Freight Rates Cratered, Will ZIM’s Earnings?

When I last covered ZIM, I was forecasting the company’s potential earnings based on a theoretical slide in freight rates from what was then $5,820 to $4,500 per forty-foot-equivalent unit (FEU). Since then, rates have slid even further to $3,540 with little sign of stopping.

Freightos Global Container Freight Index One-Year Chart

Global Container Freight Index (Freightos Baltic Index (FBX))

To be quite frank, freight rates have dropped much lower, much quicker than I expected. For a company, like ZIM, that is very spot-dependent, this is not good. However, this is not a game-ending crash. ZIM was still profitable even at sub-$2,000 levels in 2020, earning $144.4 million in the third quarter. The fourth quarter for ZIM is also more likely to look like the fourth of 2020 when rates rose from around $2,000 to $3,500.

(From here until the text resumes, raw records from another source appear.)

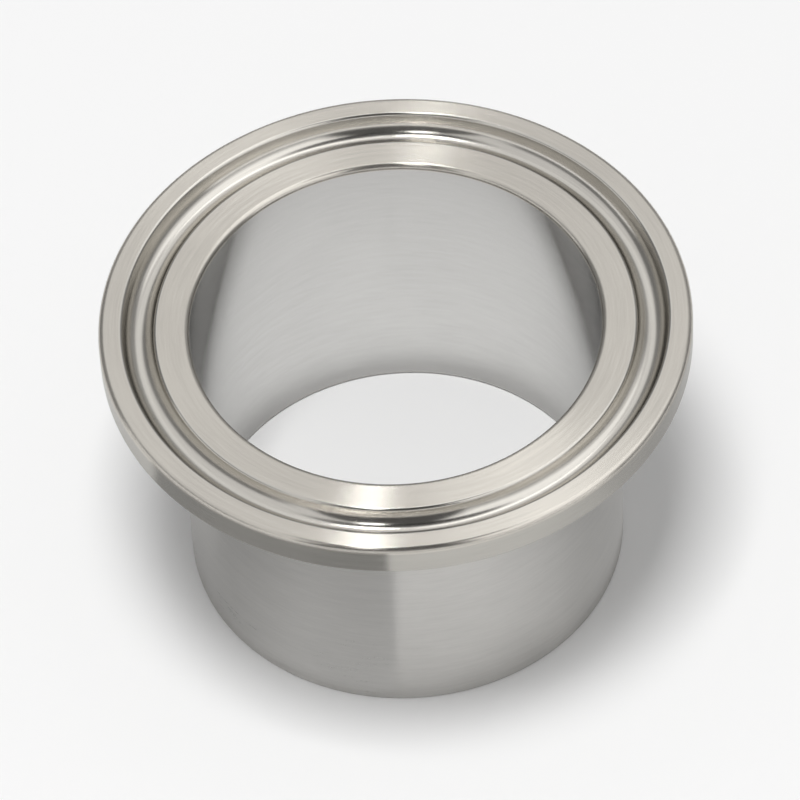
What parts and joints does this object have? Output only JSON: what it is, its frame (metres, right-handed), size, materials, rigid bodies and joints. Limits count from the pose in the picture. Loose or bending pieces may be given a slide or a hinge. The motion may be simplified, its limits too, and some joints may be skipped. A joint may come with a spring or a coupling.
{
  "type": "tank ferrule",
  "caption": "Round stainless ferrule: a weld tube that opens into a clamp flange with a stepped sealing face and a rounded gasket groove.",
  "frame": {"origin": "centre of the tube's weld end, on the ferrule's axis, where it stands", "axes": "+Z along the ferrule's axis, from the weld end to the sealing face"},
  "size_m": [0.0506, 0.0506, 0.0286],
  "materials": {
    "stainless": "turned and polished flange, satin tube and bore"
  },
  "bodies": {
    "root": {"ferrule": "stainless"}
  },
  "joints": []
}
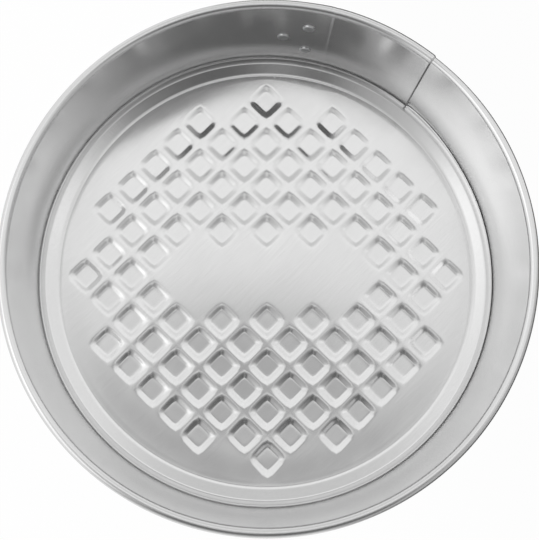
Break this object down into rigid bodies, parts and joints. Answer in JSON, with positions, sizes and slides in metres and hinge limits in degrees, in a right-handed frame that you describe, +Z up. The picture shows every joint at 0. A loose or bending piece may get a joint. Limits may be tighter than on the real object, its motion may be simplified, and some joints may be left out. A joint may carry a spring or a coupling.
{
  "type": "springform cake pan",
  "caption": "Round springform cake pan: lapped band with rolled rim, loose embossed base and an over-centre wire-bail latch.",
  "frame": {"origin": "on the pan's axis, in the plane that the band's foot stands on", "axes": "+Z up along the pan's axis, towards the open rim; +X and +Y along the rows of pressed squares in the base, with the latch between them, its lever pin 58 degrees from +Y towards +X"},
  "size_m": [0.2397, 0.2395, 0.068],
  "materials": {
    "tinplate": "bright rolled tinplate, satin",
    "embossed_tinplate": "pressed tinplate, satin",
    "plated_steel": "zinc-plated pressed steel",
    "steel_wire": "drawn, plated steel wire"
  },
  "bodies": {
    "band_body": {"band": "tinplate", "anchor_plate": "plated_steel", "anchor_rivet_upper": "plated_steel", "anchor_rivet_lower": "plated_steel", "anchor_rivet_left": "plated_steel", "keeper_plate": "plated_steel", "lever_pin": "plated_steel"},
    "base_body": {"base_plate": "embossed_tinplate"},
    "lever_body": {"lever": "plated_steel"},
    "bail_body": {"bail": "steel_wire"}
  },
  "joints": [
    {"name": "base_lift", "type": "slide", "parent": "band_body", "child": "base_body", "axis": [0, 0, 1], "range_m": [0, 0.09]},
    {"name": "lever_swing", "type": "hinge", "parent": "band_body", "child": "lever_body", "pos_m": [0.10346, 0.06465, 0.0343], "axis": [0, 0, -1], "range_deg": [0, 150]},
    {"name": "bail_swing", "type": "hinge", "parent": "lever_body", "child": "bail_body", "pos_m": [0.09797, 0.07101, 0.0343], "axis": [0, 0, 1], "range_deg": [0, 172.5]}
  ],
  "couplings": [
    {"joint": "bail_swing", "follows": "lever_swing", "ratio": 1.15}
  ]
}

Freightos Global Container Freight Index

Global Container Freight Index (Freightos Baltic Index (FBX))

However, ZIM is also working with much higher operating costs now, thanks to fuel prices and more expensive charters. This does not foreclose profitability at the aforementioned levels, but the company’s breakeven point is likely a bit higher. Though it also has a much larger fleet earning revenue.

Drawing from other shipping companies, like Evergreen, that report monthly revenue, there has been a drop in August and September, but we are still well above pre-2021 levels.

Evergreen Monthly Revenue

American Shipper

In short: ZIM’s revenue is preparing to drop. So will its income. But that doesn’t mean the company is going to be unprofitable. ZIM is still well-positioned to profit even at the current level that freight rates are at. The big unknown is how much further rates can drop and whether rising fuel prices and more expensive charters will undermine the company’s profitability.

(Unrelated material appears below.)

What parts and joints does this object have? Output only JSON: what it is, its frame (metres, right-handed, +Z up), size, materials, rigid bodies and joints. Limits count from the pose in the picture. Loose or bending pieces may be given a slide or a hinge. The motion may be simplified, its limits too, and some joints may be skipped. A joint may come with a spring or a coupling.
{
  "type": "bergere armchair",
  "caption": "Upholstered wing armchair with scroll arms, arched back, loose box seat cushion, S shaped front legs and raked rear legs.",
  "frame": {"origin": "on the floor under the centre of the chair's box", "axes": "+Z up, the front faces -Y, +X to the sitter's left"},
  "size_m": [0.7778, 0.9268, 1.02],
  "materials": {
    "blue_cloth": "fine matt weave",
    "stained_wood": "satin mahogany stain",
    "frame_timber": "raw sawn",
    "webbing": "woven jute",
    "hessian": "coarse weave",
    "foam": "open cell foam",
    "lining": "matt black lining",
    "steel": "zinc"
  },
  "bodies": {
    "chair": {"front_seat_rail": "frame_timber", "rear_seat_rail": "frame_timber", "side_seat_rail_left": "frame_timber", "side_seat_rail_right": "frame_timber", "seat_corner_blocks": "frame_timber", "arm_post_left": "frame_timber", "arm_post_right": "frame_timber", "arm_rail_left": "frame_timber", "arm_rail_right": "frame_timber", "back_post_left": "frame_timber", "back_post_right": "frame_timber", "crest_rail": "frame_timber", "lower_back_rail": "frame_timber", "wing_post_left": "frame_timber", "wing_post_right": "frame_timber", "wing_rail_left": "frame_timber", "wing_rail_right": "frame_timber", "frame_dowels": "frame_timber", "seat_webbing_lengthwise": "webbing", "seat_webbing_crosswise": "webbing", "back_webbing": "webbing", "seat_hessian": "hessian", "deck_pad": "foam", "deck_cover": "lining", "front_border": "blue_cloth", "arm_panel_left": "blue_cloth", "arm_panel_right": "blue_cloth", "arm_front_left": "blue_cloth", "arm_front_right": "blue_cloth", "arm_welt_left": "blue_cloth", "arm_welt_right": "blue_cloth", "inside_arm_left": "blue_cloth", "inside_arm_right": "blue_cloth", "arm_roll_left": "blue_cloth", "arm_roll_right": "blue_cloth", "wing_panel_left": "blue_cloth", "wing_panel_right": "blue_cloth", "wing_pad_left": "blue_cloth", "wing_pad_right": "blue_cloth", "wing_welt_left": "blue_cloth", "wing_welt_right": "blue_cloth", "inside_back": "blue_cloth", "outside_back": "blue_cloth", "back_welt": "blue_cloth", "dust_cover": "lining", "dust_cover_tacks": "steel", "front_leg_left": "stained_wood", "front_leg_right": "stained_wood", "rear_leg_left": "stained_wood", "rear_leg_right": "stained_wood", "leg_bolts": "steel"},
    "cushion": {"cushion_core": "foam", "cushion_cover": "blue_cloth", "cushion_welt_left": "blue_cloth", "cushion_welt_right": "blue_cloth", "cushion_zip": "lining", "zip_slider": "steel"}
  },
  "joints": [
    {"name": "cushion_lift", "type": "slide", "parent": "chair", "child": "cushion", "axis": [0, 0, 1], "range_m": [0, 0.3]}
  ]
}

We may see some freight market stabilization in 2023 with the integration of shipping into the European Union Emissions Trading System and new IMO emissions standards that could trigger further slow steaming and scrapping of older vessels. At the same time, a significant number of new vessels are projected to hit the water in 2023, which will increase the overall supply. In the end, it may come down to a question of the larger economy.

Is ZIM Integrated’s Dividend Safe?

Yes and no. ZIM will probably continue paying a dividend if the company is reasonably profitable. However, the payout is not going to be nearly what it has been. Pessimistically, the company may be back to earning $1 billion per year (or the average of Q3 and Q4 of 2020). That would give investors a payout of between $300-500 million. At a current market cap of $3 billion, you would still receive a 10-17% yield, which is not bad at all. But it’s no “screaming buy 80% yield” of the past. Additionally, as the company plans fleet growth, there may be greater pressure for the dividend payout to be at the lower end of its 30-50% range.

Again, these are fairly pessimistic numbers based on a longer-term estimate of the company’s profitability in consideration of the current economic environment. This is not a dividend estimate for the next quarter. ZIM will pay out more than the above amount for the third quarter. But that doesn’t tell us whether the company makes a good investment, maybe a good short-term trade.

ZIM Share Price Plummeted, Are Shares Cheap?

Shares are cheap. I think that, as outlined above, ZIM could pessimistically be earning $1 billion per year if rates hit $2,000. This would give the company a price-to-earnings ratio of 3. More than the 0.64 forward PE ratio based on $40.04 in earnings, but still cheap. ZIM’s shares have looked like catching a falling knife for some time now and it is unclear whether they will continue to fall. But it is clear that the company is cheap. Its assets are essentially unencumbered (though it has most of its ships on lease) and the company has nearly $1 billion in cash. Counting its $2.5 billion in short-term investments, ZIM has more money in the bank than its market cap. And the company is still posting strong free cash flow each quarter. As a result, I can only conclude that shares are in fact, yet again, cheap. But that does not necessarily mean they will not continue to fall.

Takeaway

ZIM is a complicated investment. The company has essentially zero debt and more cash in the bank than the market cares to value it for. Plus it is still paying a very generous dividend. At the same time, the company’s business is linked to a volatile freight rate that has been falling sharply for months now and nobody is sure when it will stabilize. With all this in mind, I think that ZIM is still a buy at this rock-bottom price, but it is a high-risk play when cutting so heavily against the momentum of the market. Though the company would be smart to keep a healthy cash reserve, deploying cash for a buyback on the third quarter conference call could be the kick the company’s stock needs. And the company has the cash for it.